**Given problem:** Will you quote all of the entries, word for word?

**Data for this task:**
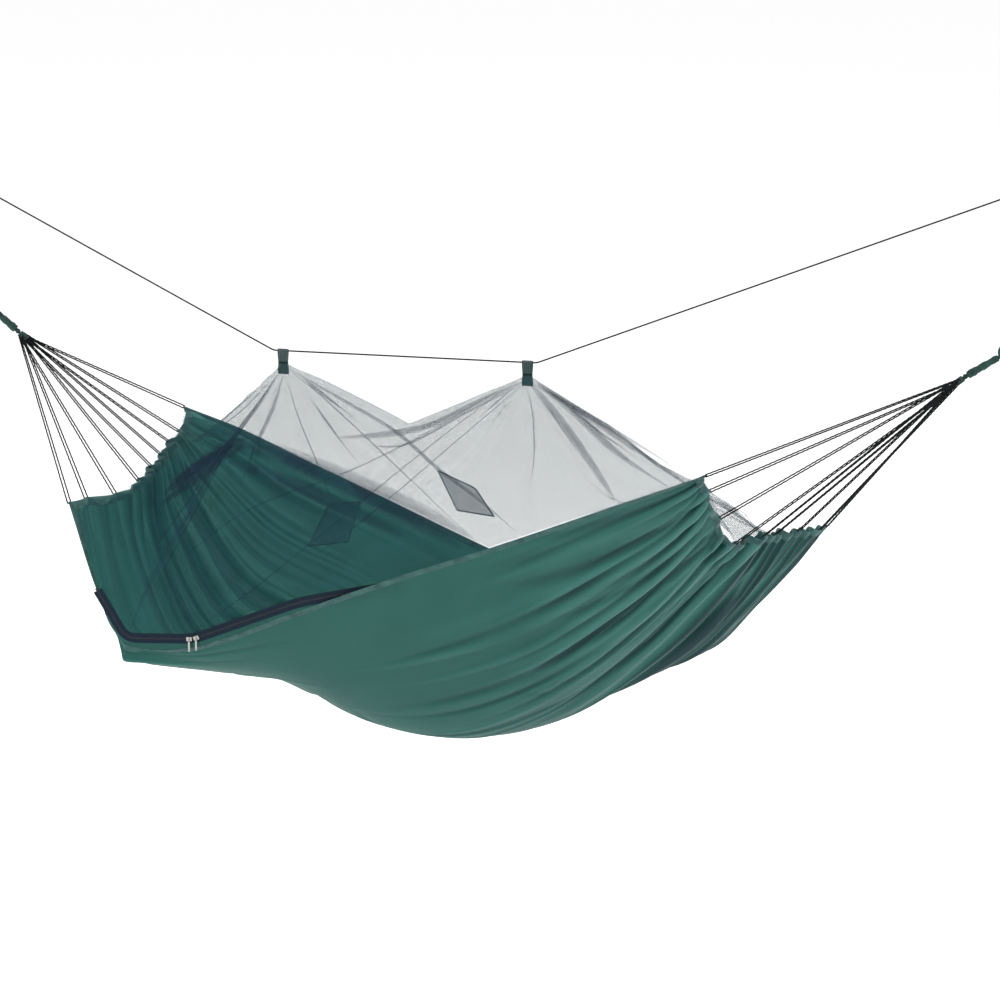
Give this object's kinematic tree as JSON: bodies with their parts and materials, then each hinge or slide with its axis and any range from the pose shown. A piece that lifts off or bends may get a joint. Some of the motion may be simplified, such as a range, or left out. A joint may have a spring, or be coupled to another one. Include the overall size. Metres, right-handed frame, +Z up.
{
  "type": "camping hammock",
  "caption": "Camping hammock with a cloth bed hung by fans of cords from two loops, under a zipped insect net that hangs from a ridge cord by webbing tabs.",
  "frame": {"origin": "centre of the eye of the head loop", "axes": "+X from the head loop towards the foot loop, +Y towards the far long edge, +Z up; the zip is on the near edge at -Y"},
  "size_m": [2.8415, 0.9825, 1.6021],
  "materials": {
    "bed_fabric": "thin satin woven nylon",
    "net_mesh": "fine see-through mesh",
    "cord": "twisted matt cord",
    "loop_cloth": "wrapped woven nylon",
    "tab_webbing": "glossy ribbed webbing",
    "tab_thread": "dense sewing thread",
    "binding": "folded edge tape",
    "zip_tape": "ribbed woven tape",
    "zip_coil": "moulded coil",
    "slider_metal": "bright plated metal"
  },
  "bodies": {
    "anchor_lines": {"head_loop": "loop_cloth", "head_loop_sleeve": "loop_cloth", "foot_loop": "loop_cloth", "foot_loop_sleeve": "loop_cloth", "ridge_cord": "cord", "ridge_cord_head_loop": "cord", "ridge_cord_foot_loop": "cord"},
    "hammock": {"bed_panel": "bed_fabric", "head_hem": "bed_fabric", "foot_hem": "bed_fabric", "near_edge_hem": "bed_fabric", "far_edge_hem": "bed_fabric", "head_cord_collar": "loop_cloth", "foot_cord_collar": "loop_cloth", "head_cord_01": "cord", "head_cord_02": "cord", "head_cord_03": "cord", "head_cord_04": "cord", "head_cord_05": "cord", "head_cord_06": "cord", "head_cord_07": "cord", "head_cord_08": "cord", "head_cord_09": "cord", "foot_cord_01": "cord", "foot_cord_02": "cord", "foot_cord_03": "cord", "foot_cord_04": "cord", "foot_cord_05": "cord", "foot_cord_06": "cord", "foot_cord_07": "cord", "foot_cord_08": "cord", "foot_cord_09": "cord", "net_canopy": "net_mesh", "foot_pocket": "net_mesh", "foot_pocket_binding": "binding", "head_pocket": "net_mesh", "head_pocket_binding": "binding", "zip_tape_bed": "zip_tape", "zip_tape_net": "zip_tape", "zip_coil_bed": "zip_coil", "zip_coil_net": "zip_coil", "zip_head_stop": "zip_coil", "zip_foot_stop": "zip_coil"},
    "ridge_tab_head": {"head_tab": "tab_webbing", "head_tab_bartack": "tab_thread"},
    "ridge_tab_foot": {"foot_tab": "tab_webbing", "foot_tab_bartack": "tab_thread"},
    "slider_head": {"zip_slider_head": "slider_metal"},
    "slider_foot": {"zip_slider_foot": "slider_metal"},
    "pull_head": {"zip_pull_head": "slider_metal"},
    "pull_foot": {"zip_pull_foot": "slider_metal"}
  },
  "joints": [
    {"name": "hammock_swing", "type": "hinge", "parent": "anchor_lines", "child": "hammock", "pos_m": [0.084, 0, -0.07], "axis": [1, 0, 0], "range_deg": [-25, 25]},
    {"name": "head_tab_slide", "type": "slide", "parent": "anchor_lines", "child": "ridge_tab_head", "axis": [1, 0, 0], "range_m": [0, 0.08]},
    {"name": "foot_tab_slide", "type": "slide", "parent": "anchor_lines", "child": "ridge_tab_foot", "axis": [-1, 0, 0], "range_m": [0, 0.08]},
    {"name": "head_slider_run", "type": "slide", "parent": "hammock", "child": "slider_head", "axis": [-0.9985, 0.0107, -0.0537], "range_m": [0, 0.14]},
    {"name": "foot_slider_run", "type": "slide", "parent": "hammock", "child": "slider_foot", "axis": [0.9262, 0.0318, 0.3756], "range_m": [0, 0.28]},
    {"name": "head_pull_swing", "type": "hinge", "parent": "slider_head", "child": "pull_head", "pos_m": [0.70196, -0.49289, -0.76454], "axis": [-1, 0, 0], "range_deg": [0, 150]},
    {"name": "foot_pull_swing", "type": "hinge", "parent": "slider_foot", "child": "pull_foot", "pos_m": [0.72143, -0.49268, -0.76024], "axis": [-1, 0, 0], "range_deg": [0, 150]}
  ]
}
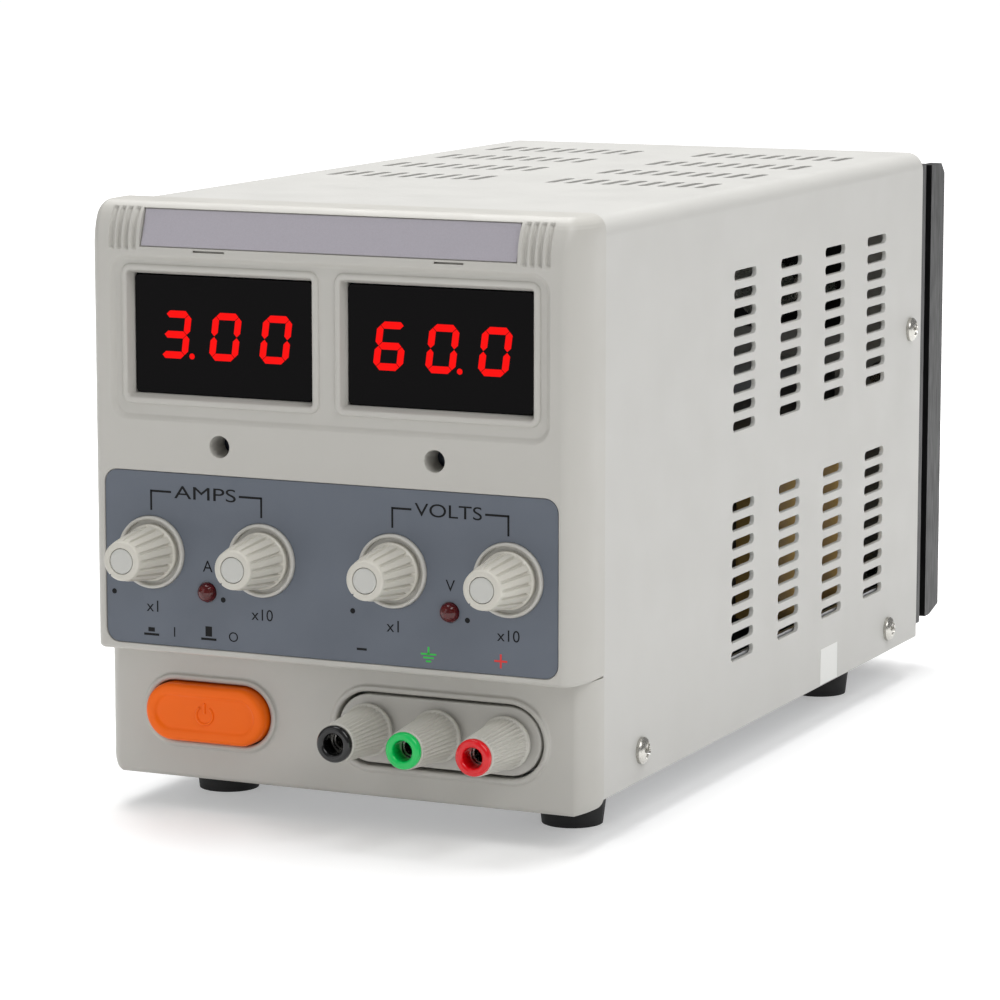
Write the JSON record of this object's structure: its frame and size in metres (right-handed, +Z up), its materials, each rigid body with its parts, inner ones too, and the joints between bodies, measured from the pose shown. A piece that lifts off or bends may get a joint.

**Solution to the problem:**
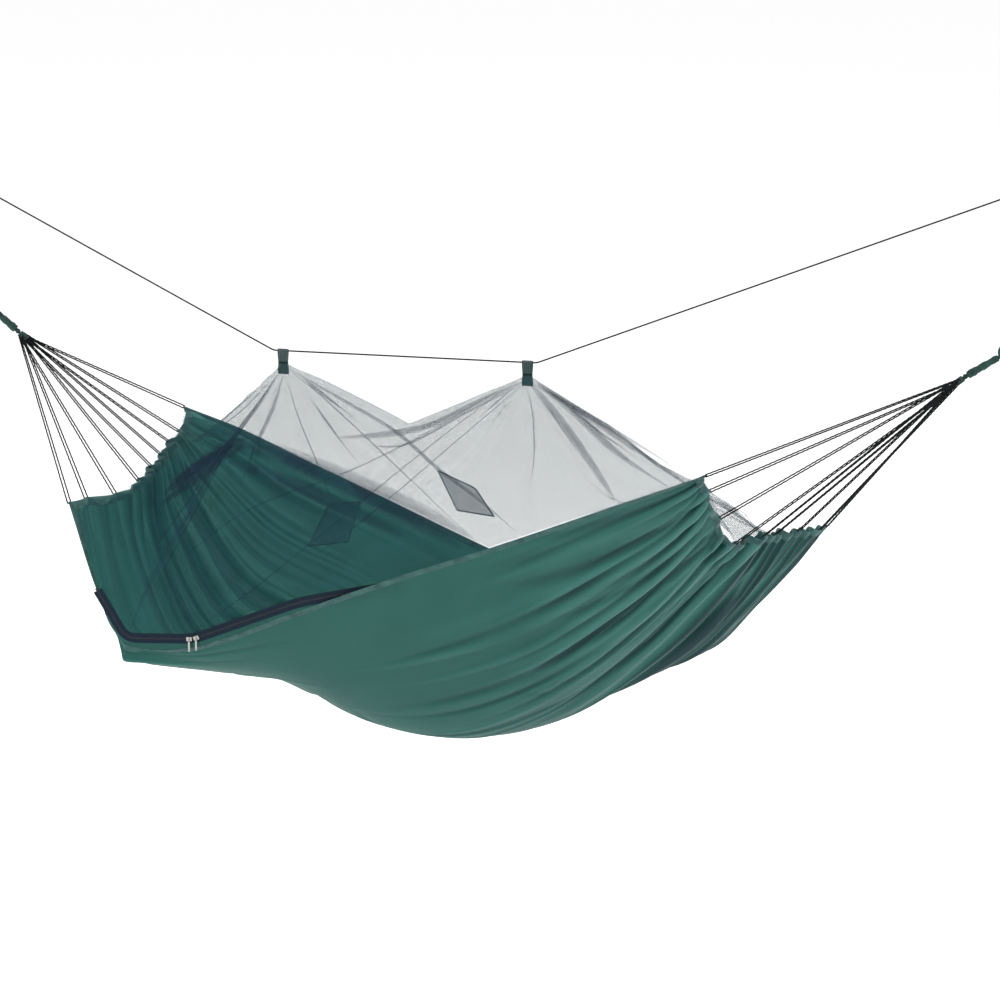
Give this object's kinematic tree as JSON: bodies with their parts and materials, then each hinge or slide with its axis and any range from the pose shown. A piece that lifts off or bends may get a joint. Some of the motion may be simplified, such as a range, or left out. A joint may have a spring, or be coupled to another one. Include the overall size. Metres, right-handed frame, +Z up.
{
  "type": "camping hammock",
  "caption": "Camping hammock with a cloth bed hung by fans of cords from two loops, under a zipped insect net that hangs from a ridge cord by webbing tabs.",
  "frame": {"origin": "centre of the eye of the head loop", "axes": "+X from the head loop towards the foot loop, +Y towards the far long edge, +Z up; the zip is on the near edge at -Y"},
  "size_m": [2.8415, 0.9825, 1.6021],
  "materials": {
    "bed_fabric": "thin satin woven nylon",
    "net_mesh": "fine see-through mesh",
    "cord": "twisted matt cord",
    "loop_cloth": "wrapped woven nylon",
    "tab_webbing": "glossy ribbed webbing",
    "tab_thread": "dense sewing thread",
    "binding": "folded edge tape",
    "zip_tape": "ribbed woven tape",
    "zip_coil": "moulded coil",
    "slider_metal": "bright plated metal"
  },
  "bodies": {
    "anchor_lines": {"head_loop": "loop_cloth", "head_loop_sleeve": "loop_cloth", "foot_loop": "loop_cloth", "foot_loop_sleeve": "loop_cloth", "ridge_cord": "cord", "ridge_cord_head_loop": "cord", "ridge_cord_foot_loop": "cord"},
    "hammock": {"bed_panel": "bed_fabric", "head_hem": "bed_fabric", "foot_hem": "bed_fabric", "near_edge_hem": "bed_fabric", "far_edge_hem": "bed_fabric", "head_cord_collar": "loop_cloth", "foot_cord_collar": "loop_cloth", "head_cord_01": "cord", "head_cord_02": "cord", "head_cord_03": "cord", "head_cord_04": "cord", "head_cord_05": "cord", "head_cord_06": "cord", "head_cord_07": "cord", "head_cord_08": "cord", "head_cord_09": "cord", "foot_cord_01": "cord", "foot_cord_02": "cord", "foot_cord_03": "cord", "foot_cord_04": "cord", "foot_cord_05": "cord", "foot_cord_06": "cord", "foot_cord_07": "cord", "foot_cord_08": "cord", "foot_cord_09": "cord", "net_canopy": "net_mesh", "foot_pocket": "net_mesh", "foot_pocket_binding": "binding", "head_pocket": "net_mesh", "head_pocket_binding": "binding", "zip_tape_bed": "zip_tape", "zip_tape_net": "zip_tape", "zip_coil_bed": "zip_coil", "zip_coil_net": "zip_coil", "zip_head_stop": "zip_coil", "zip_foot_stop": "zip_coil"},
    "ridge_tab_head": {"head_tab": "tab_webbing", "head_tab_bartack": "tab_thread"},
    "ridge_tab_foot": {"foot_tab": "tab_webbing", "foot_tab_bartack": "tab_thread"},
    "slider_head": {"zip_slider_head": "slider_metal"},
    "slider_foot": {"zip_slider_foot": "slider_metal"},
    "pull_head": {"zip_pull_head": "slider_metal"},
    "pull_foot": {"zip_pull_foot": "slider_metal"}
  },
  "joints": [
    {"name": "hammock_swing", "type": "hinge", "parent": "anchor_lines", "child": "hammock", "pos_m": [0.084, 0, -0.07], "axis": [1, 0, 0], "range_deg": [-25, 25]},
    {"name": "head_tab_slide", "type": "slide", "parent": "anchor_lines", "child": "ridge_tab_head", "axis": [1, 0, 0], "range_m": [0, 0.08]},
    {"name": "foot_tab_slide", "type": "slide", "parent": "anchor_lines", "child": "ridge_tab_foot", "axis": [-1, 0, 0], "range_m": [0, 0.08]},
    {"name": "head_slider_run", "type": "slide", "parent": "hammock", "child": "slider_head", "axis": [-0.9985, 0.0107, -0.0537], "range_m": [0, 0.14]},
    {"name": "foot_slider_run", "type": "slide", "parent": "hammock", "child": "slider_foot", "axis": [0.9262, 0.0318, 0.3756], "range_m": [0, 0.28]},
    {"name": "head_pull_swing", "type": "hinge", "parent": "slider_head", "child": "pull_head", "pos_m": [0.70196, -0.49289, -0.76454], "axis": [-1, 0, 0], "range_deg": [0, 150]},
    {"name": "foot_pull_swing", "type": "hinge", "parent": "slider_foot", "child": "pull_foot", "pos_m": [0.72143, -0.49268, -0.76024], "axis": [-1, 0, 0], "range_deg": [0, 150]}
  ]
}
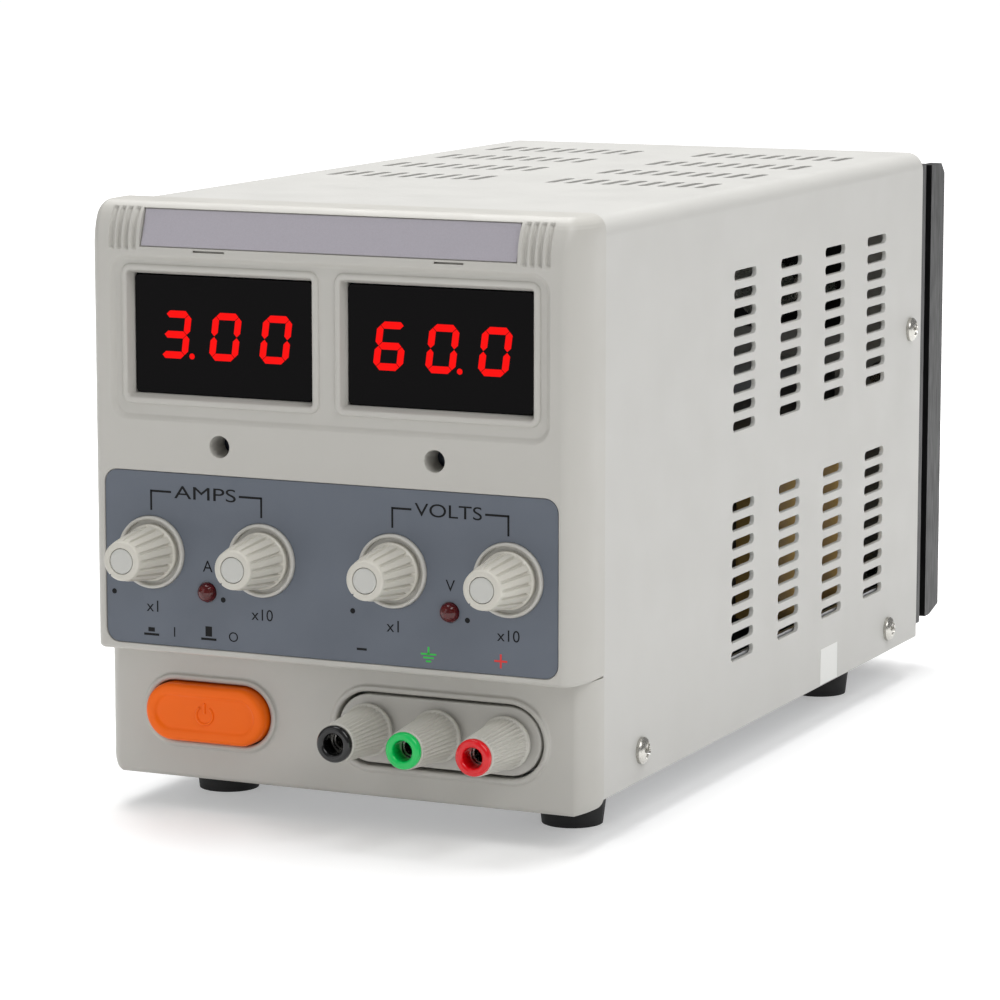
Write the JSON record of this object's structure: its frame and size in metres (right-handed, +Z up), its materials, each rigid body with its parts, inner ones too, and the joints between bodies, measured from the pose shown. A piece that lifts off or bends may get a joint.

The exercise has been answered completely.